Unfortunately, I've been unable to convince BPO and GitHub to recognize that the PR is related to this report. Did something basic change?

Incidentally, at first this change triggered rare shutdown deaths due to negative refcounts, in the collection of small integer objects. That was a head-scratcher! Turns that was, I believe, due to a "temp = NULL" line missing from earlier code introduced to implement powers of modular inverses.

New changeset 9d8dd8f by Tim Peters in branch 'main':
bpo-44376 - reduce pow() overhead for small exponents (GH-26662)
9d8dd8f

Closing this now because the pull request did, I believe, all that can be done at the function level. Exponents of 1 and 2 are well within a factor of 2 of repeated multiplication now, and it's essentially a tie at exponent 3 now. Above that, pow() wins now. On my box.

Doing better would require a smarter compiler, which, e.g., knew that pow(x, 2) is the same as x*x. But, as is, pow is just another identifier to CPython's compiler, and may refer to any code at all. i**2 isn't really much better, because CPython just redirects to type(i)'s pow function at runtime. Which, again to the compiler, may refer to any code at all.

pow() is quite an involved function, needing to cater to all sorts of things, including possible reduction by the optional modulus, and possibly negative exponents.

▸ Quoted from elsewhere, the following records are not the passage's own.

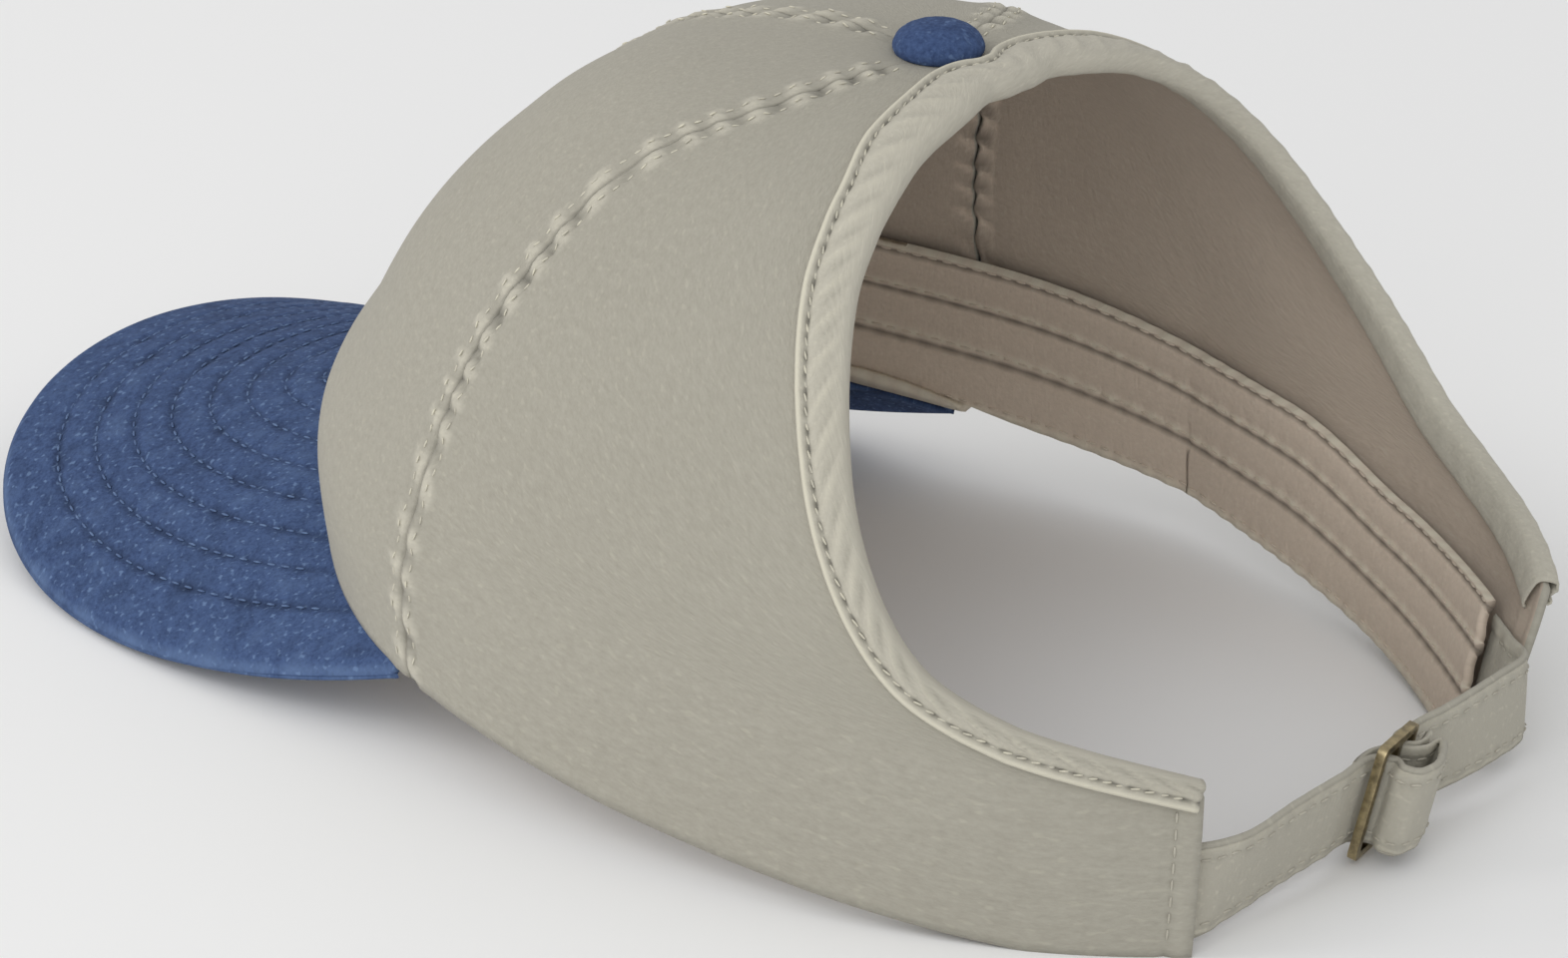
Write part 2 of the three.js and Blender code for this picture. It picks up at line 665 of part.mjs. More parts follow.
// A strap: a band standing along a plan line, which follows the leaning tail at each height
function strapGeometry(linePoints, stepCount) {
  const heightShares = shares(3);
  const lines = heightShares.map((up) => {
    const points = linePoints(up).map((point) => new THREE.Vector3(point.x, point.y, 0));
    return new THREE.CatmullRomCurve3(points, false, 'centripetal');
  });
  const rows = shares(stepCount).map((share) => heightShares.map((up, i) => {
    const middle = lines[i].getPoint(share);
    const ahead = lines[i].getTangent(share);
    const aside = new THREE.Vector3(-ahead.y, ahead.x, 0).multiplyScalar(STRAP_THICKNESS / 2);
    const place = THREE.MathUtils.clamp(middle.x / tailX, -1, 1);
    const lean = STRAP_LEAN * tableValue(STRAP_LINE, 'place', 'lean', place) * (1 - up);
    middle.addScaledVector(new THREE.Vector3(toBack.x, toBack.y, 0), -lean);
    middle.z = strapLow(place) + up * STRAP_HEIGHT;
    return [1, -1].map((face) => middle.clone().addScaledVector(aside, face));
  }));
  return sheetGeometry(rows);
}

const loop = TAIL_LOOP.map((row) => bucklePoint(row.right, row.out * LOOP_REACH));
addPiece('strap_left', strapGeometry((up) => [
  ...strapEnd(1, up),
  ...LEFT_STRAP_RUN.map(runPoint),
  ...loop,
  roundBar(1, 0),
  roundBar(1, -50),
  ...LEFT_STRAP_END.map(runPoint),
], 54), STRAP_CLOTH);

addPiece('strap_right', strapGeometry((up) => [
  bucklePoint(RIGHT_STRAP_END, behindBar),
  ...BAR_TURNS.map((turn) => roundBar(2, turn)),
  ...RIGHT_STRAP_RUN.map(runPoint),
  ...strapEnd(-1, up).reverse(),
], 34), STRAP_CLOTH);

// Buckle: three bars between two rails, with the straps' full height between them, leaning as they do

const windowHeight = STRAP_HEIGHT + 2 * (BUCKLE_GAP + BUCKLE_SLACK);

function roundedRectangle(path, left, low, right, high, radius) {
  path.absarc(right - radius, low + radius, radius, -Math.PI / 2, 0);
  path.absarc(right - radius, high - radius, radius, 0, Math.PI / 2);
  path.absarc(left + radius, high - radius, radius, Math.PI / 2, Math.PI);
  path.absarc(left + radius, low + radius, radius, Math.PI, 1.5 * Math.PI);
  return path;
}

function buckleGeometry() {
  const half = BUCKLE_BAR / 2;
  const right = 2 * BUCKLE_PITCH + half;
  const low = -windowHeight - BUCKLE_BAR;
  const outline = roundedRectangle(new THREE.Shape(), -half, low, right, BUCKLE_BAR, BUCKLE_CORNER + half);
  for (const bar of [0, BUCKLE_PITCH]) {
    const [start, end] = [bar + half, bar + BUCKLE_PITCH - half];
    outline.holes.push(roundedRectangle(new THREE.Path(), start, -windowHeight, end, 0, BUCKLE_CORNER));
  }
  const geometry = new THREE.ExtrudeGeometry(outline, { depth: BUCKLE_BAR, bevelEnabled: false, curveSegments: 3 });
  return geometry.translate(0, 0, -half);
}

const buckle = new THREE.Mesh(buckleGeometry(), BRASS);
buckle.name = 'buckle';
buckle.rotation.set(Math.PI / 2 + Math.atan(STRAP_LEAN / STRAP_HEIGHT), 0, Math.PI + radians(BUCKLE_TURN), 'ZYX');
const buckleOver = BUCKLE_GAP + BUCKLE_SLACK;
const buckleHang = bucklePoint(0, buckleOver * STRAP_LEAN / STRAP_HEIGHT);
buckle.position.set(buckleHang.x, buckleHang.y, strapLow(0) + STRAP_HEIGHT + buckleOver);
cap.add(buckle);

for (const piece of cap.children) piece.position.y += PLAN_CENTRE_Y;

export default cap;
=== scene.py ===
"""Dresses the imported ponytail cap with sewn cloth, thread and metal.

Shapes are worked out in millimetres and written to the meshes in metres. The cap faces -Y, the wearer's
left is +X, and Z is up. Plan angles run from the front, 0, over the left side to the back; the right side's
are negative. Levels run up the crown's curve, from 0 at the rim to 1 at the top.
"""

import math

import bmesh
import bpy
import numpy as np
from bpy.props import FloatProperty, FloatVectorProperty, IntProperty, PointerProperty
from mathutils import Matrix, Vector, noise


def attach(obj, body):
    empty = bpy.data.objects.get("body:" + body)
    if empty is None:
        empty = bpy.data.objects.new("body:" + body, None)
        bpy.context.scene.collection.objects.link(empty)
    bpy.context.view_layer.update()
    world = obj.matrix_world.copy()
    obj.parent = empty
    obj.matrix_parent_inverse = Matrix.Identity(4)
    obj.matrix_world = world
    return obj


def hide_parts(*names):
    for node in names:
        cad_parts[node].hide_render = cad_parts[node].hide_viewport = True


bl_info = {
    "name": "Ponytail cap dressing",
    "version": (1, 0, 0),
    "blender": (4, 5, 0),
    "location": "View3D > Sidebar > Cap",
    "description": "Sewn cloth, thread and metal for a ponytail baseball cap",
    "category": "Object",
}

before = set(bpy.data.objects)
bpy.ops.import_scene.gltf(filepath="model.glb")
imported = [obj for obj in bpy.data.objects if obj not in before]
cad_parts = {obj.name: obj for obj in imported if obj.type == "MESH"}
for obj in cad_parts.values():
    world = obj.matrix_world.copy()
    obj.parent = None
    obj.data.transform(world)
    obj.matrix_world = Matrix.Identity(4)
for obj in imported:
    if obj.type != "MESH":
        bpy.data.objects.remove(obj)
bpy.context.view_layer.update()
MM = 0.001

# Millimetres from the frame's middle back to the crown's plan centre, which all sizes below are taken from
PLAN_CENTRE_Y = 34.845

# Crown sizes, outside
CROWN_WIDTH, CROWN_FRONT, CROWN_BACK, CROWN_HEIGHT = 156.2, 95.8, 105.6, 105.4
PANEL_THICKNESS = 1.4
FRONT_SWELL, TOP_DIP, TOP_DIP_REACH = 3.0, 1.8, 24.0
PLAN_POWER, FRONT_POWER, SIDE_POWER, BACK_POWER = 2.25, 2.0, 2.36, 2.12
RIM_FLAT_FROM_Y, RIM_RISE = 66.0, math.radians(7.45)
TAIL_ANGLE = math.radians(150.6)
TAIL_HEIGHT, TAIL_FADE_LEVEL = 27.2, 0.45
TAIL_FROM_BACKWARD, TAIL_FULL_BACKWARD = 0.15, 0.85
LEFT_TAIL = {"drawn_in": 3.2, "flare": 0.0, "slant": 2.6}
RIGHT_TAIL = {"drawn_in": 16.5, "flare": 8.8, "slant": 6.6}
OPENING_TO_TOP, PANEL_FROM_EDGE, APEX_REACH = 16.6, 1.4, 2.1

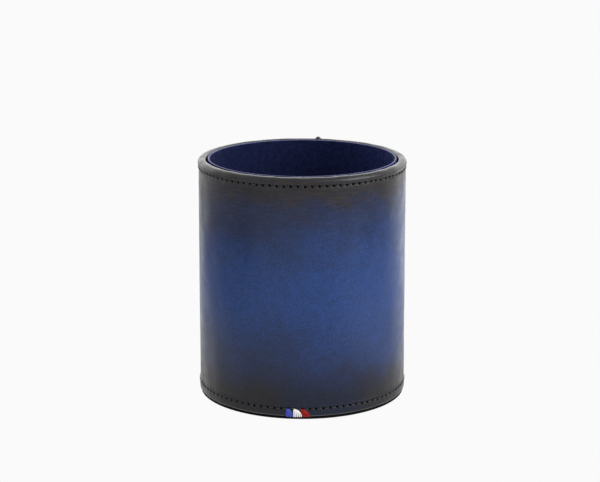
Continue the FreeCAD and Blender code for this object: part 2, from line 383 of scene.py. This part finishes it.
SEAM_BAND = 1.3 * MM
SEAM_CHANNEL_DEPTH = 0.06 * MM


def sew_seam(mesh):
    """Divides the panel finely along the two rows of seam stitches, then presses their channels and holes
    in."""
    built = bmesh.new()
    built.from_mesh(mesh)
    hole = built.verts.layers.float["hole"]
    levels, pitch = seam_levels()
    low, high = PLAIN_LOW - 0.1 * MM, PLAIN_HIGH + 0.1 * MM

    def in_patch(vertex):
        x, y, z = vertex.co
        if not low < z < high or math.hypot(x, y) < BODY - 0.5 * MM:
            return False
        aside = float(seam_distance(math.atan2(y, x)))
        return abs(aside - SEAM_ROW_OFFSET) < SEAM_BAND

    patch = [face for face in built.faces if all(in_patch(vertex) for vertex in face.verts)]
    for upright, cuts in ((True, 9), (False, 4)):
        edges = set()
        for face in patch:
            for edge in face.edges:
                first, second = edge.verts
                climb = abs(first.co.z - second.co.z)
                if (climb > 0.5 * edge.calc_length()) == upright:
                    edges.add(edge)
        bmesh.ops.subdivide_edges(built, edges=list(edges), cuts=cuts, use_grid_fill=True)
        patch = [face for face in built.faces if len(face.verts) == 4 and all(map(in_patch, face.verts))]
    for vertex in {vertex for face in patch for vertex in face.verts}:
        x, y, z = vertex.co
        angle = math.atan2(y, x)
        aside = float(seam_distance(angle)) - SEAM_ROW_OFFSET
        nearest = np.abs(z - levels[:, None] - np.array([-pitch / 2, pitch / 2])).min()
        punch = float(punched(aside, nearest)) if levels[0] - pitch < z < levels[-1] + pitch else 0.0
        rise = float(leather_rise(np.array([angle]), z, True)[0][0])
        rise -= SEAM_CHANNEL_DEPTH * math.exp(-((aside / CHANNEL_HALF) ** 2)) + HOLE_DEPTH * punch
        radius = float(wall(z)) + rise
        vertex.co = (radius * math.cos(angle), radius * math.sin(angle), z)
        # The holes are marked for the material's painted near-black shade.
        vertex[hole] = max(vertex[hole], punch)
    bmesh.ops.triangulate(built, faces=[face for face in built.faces if len(face.verts) > 4])
    built.to_mesh(mesh)
    built.free()


def outer_leather():
    """The panel: each row of its section laid round the cup, with its relief, and the two ends closed."""
    rows = leather_rows()
    radii = np.array([row[1] for row in rows])
    levels = np.array([row[2] for row in rows])
    along = np.stack([np.gradient(radii), np.gradient(levels)], axis=1)
    outward = np.stack([along[:, 1], -along[:, 0]], axis=1)
    outward /= np.maximum(np.linalg.norm(outward, axis=1, keepdims=True), 1e-9)
    points, numbers, holes = [], [], []
    count = 0
    for (level, radius, height, kind), (outward_r, outward_z) in zip(rows, outward):
        angle = panel_angles(level)
        hole = np.zeros_like(angle)
        if kind == "seen":
            rise, hole = leather_rise(angle, height, radius > CORE_OUT)
            shape = at(radius + rise * outward_r, angle, height + rise * outward_z)
        elif kind == "recessed":
            behind_seam = seam_distance(angle) < BACKING_HALF + BACKING_ROOM
            shape = at(np.where(behind_seam, BACKING_OUT, radius), angle, height)
        else:
            shape = at(radius, angle, height)
        numbers.append(list(range(count, count + len(angle))))
        count += len(angle)
        points.append(shape)
        holes.append(hole)
    faces = []
    for index, row in enumerate(numbers):
        faces += between(row, numbers[(index + 1) % len(numbers)])
    faces.append([row[0] for row in reversed(numbers)])
    faces.append([row[-1] for row in numbers])
    made = piece("outer_leather_panel", np.concatenate(points), faces, ["outer_leather"])
    # The hole mark carries the painted shade of the holes, the seam line and the seam's bump.
    mark(made, "hole", np.concatenate(holes))
    sew_seam(made.data)
    return made


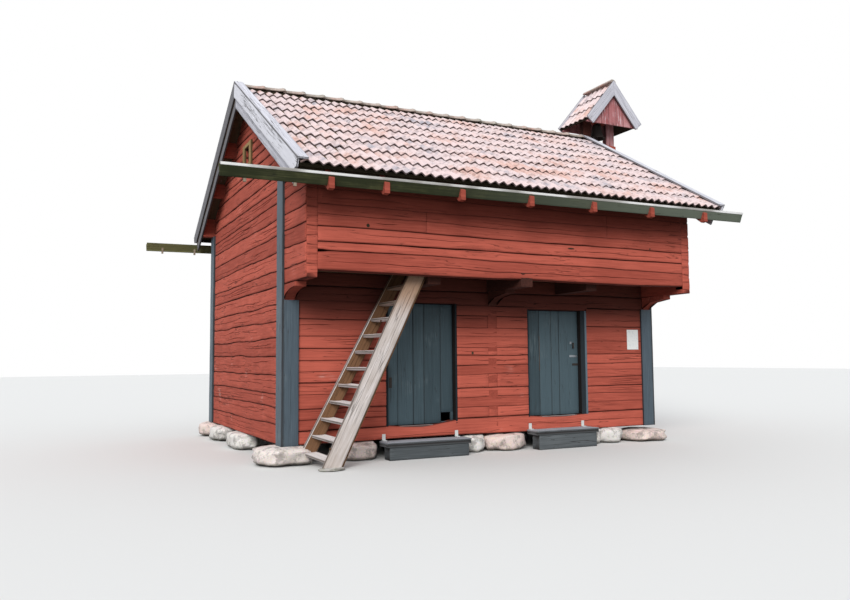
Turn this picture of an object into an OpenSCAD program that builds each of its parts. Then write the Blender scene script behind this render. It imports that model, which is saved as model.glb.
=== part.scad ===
// Raised log granary with a jettied loft, seen from the front with +X to the right.
// Lengths are millimetres. The house is laid out from its lower left front corner at the
// foot of the walls, and moved at the end so that the origin is under the middle of it.

/* [Building] */
// Length of the front wall over both gable faces
house_l = 5600; // [5200:50:6400]
// Depth of the lower storey
house_d = 4150; // [3800:50:4800]
// Reach of the gallery in front of the lower wall
gallery_out = 830; // [760:10:900]
// Thickness of a hewn wall log
log_t = 135; // [120:5:155]
// Height of one log course
course_h = 209; // [204:1:216]
// Log courses under the loft
lower_courses = 9; // [9:1:10]
// Log courses of the gallery wall, without the wall plate
gallery_courses = 5; // [4:1:6]
// Drop of the gallery sill below its course line
sill_drop = 20; // [5:5:40]
// Depth of the V groove between two logs
seam_d = 12; // [6:1:18]
// Slope of a dovetailed log head across the wall
dovetail = 14; // [6:1:22]
// Height of the stone foundation
foundation_h = 215; // [180:5:300]

/* [Stones] */
// Radius of the big stone under the front corner beside the stair
big_stone_r = 360; // [340:5:380]
// Radius of the stone under the other front corner
flat_stone_r = 340; // [320:5:350]
// Radius of the stones under the back corners
back_stone_r = 305; // [280:5:330]
// Height of a corner stone's rounded edge, as a share of the foundation
stone_belly = 0.7; // [0.5:0.05:0.9]
// Place of the big stone's middle, in from the gable
big_stone_x = 40; // [20:5:80]
// Place of the big stone's middle, in from the front
big_stone_y = 150; // [120:5:180]
// Place of the other front corner stone's middle, in from the front
flat_stone_y = 90; // [70:5:120]
// Place of the back corner stones' middles, in from the walls
back_stone_in = 80; // [50:5:110]
// Length of the stone at the left end of the front
end_stone_l = 480; // [420:5:500]
// Length of the stones under the middles of the walls
mid_stone_l = 570; // [500:10:640]
// Width of the stones under the gables and the back wall
side_stone_w = 410; // [380:5:450]
// How far they stand out of the walls
stone_out = 160; // [140:5:180]
// Margin of the slab around the front stringer's foot
slab_out = 60; // [40:5:90]
// Depth of the stones under the front wall
front_stone_d = 380; // [320:10:440]

/* [Roof] */
// Pitch of the main roof in degrees
pitch = 30.95; // [28:0.5:33]
// Reach of the roof past the gallery face
eave_out = 458; // [420:5:480]
// Reach of the roof past a gable, to the face of the barge board
verge_out = 237; // [200:5:280]
// Thickness of the roof boards
roof_board_t = 24; // [20:1:32]
// Depth of battens and tiles together
tile_layer = 50; // [40:2:64]
// Courses of tiles on one slope
tile_courses = 9; // [7:1:11]
// Step from one tile course to the next
tile_step = 15; // [8:1:20]
// Width of the cover board on a verge
cover_w = 125; // [100:5:160]
// Thickness of verge and barge boards
verge_t = 25; // [18:1:32]
// Depth of the outer barge board
barge_d = 180; // [150:5:210]
// How much further down the inner barge board reaches
barge_drop = 127; // [90:5:150]
// Radius of a half-round ridge tile
ridge_r = 125; // [110:5:140]
// Wall of a ridge tile
ridge_tile_t = 16; // [12:1:20]
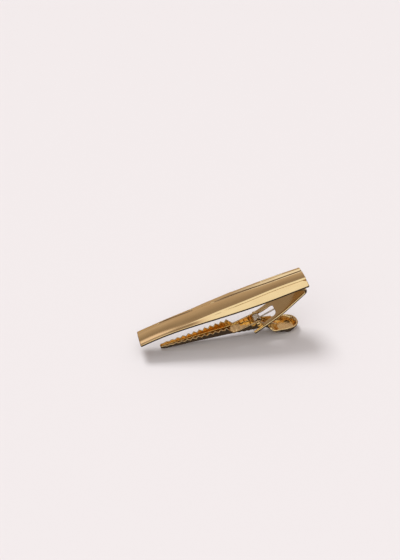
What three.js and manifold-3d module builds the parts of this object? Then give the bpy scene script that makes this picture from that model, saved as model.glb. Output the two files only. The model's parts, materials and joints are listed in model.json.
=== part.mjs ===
// Tie clip: a tapered front bar, a forked bracket under its wide end, and a sprung alligator jaw with a
// thumb tab. It is drawn along the bar and then tilted as it lies on a table, on the jaw's tip and the tab.
// Millimetres. Along the bar: x from the narrow end, y across, z out of the front face.
import * as THREE from 'three';
import * as BufferGeometryUtils from 'three/addons/utils/BufferGeometryUtils.js';
import Module from 'manifold-3d';

const wasm = await Module();
wasm.setup();

// Front bar
const BAR_LENGTH = 50;
const BAR_NARROW_HALF = 3.2;
const BAR_FLARE = { gain: 1.6, span: [3, 39] };
const BAR_TUCK = { loss: 0.34, span: [40, 52] };
const BAR_CORNER = { cut: 0.2, run: 0.3 };
const BAR_ARCH = { start: 0.15, climb: 0.63, climbEnd: 12 };
const BAR_FALL = { drop: 0.3, span: [12, 32] };
const BAR_END_FALL = { drop: 0.18, span: [42, 52] };
const BAR_PLATE = 0.62;
const PANEL_HALF = { narrow: 2.48, middle: 2.28, wide: 1.78, toMiddle: [8, 24], toWide: [29, 42] };
const PANEL_RISE = { narrow: 0.08, wide: 0.87, span: [11, 31] };
const PANEL_STEP = { narrow: 0.08, wide: 0.24, span: [14, 30] };
const PANEL_CROWN = { narrow: 0.26, wide: 0.14, span: [8, 26] };
// Points across half of the panel: share of its width, and share of its crown there.
const CROWN_POINTS = [[0, 1], [0.35, 0.88], [0.7, 0.51]];
const GROOVE = { depth: 0.08, bottom: 0.06, end: 0.18 };
const EDGE_ROUND = 0.12;
const BAR_STATION_GAP = 1.5;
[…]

pow(i, 2) (same as i**2 under the covers) does exactly one Python-int multiplication now, same as i*i. That's fast. In either case overheads account for the bulk of the elapsed time. The overhead of going around the eval loop an "extra" time (in i*i) and doing another name lookup is simply smaller than all the overheads pow() incurs to deduce, at runtime, that it's only being asked to do one multiply.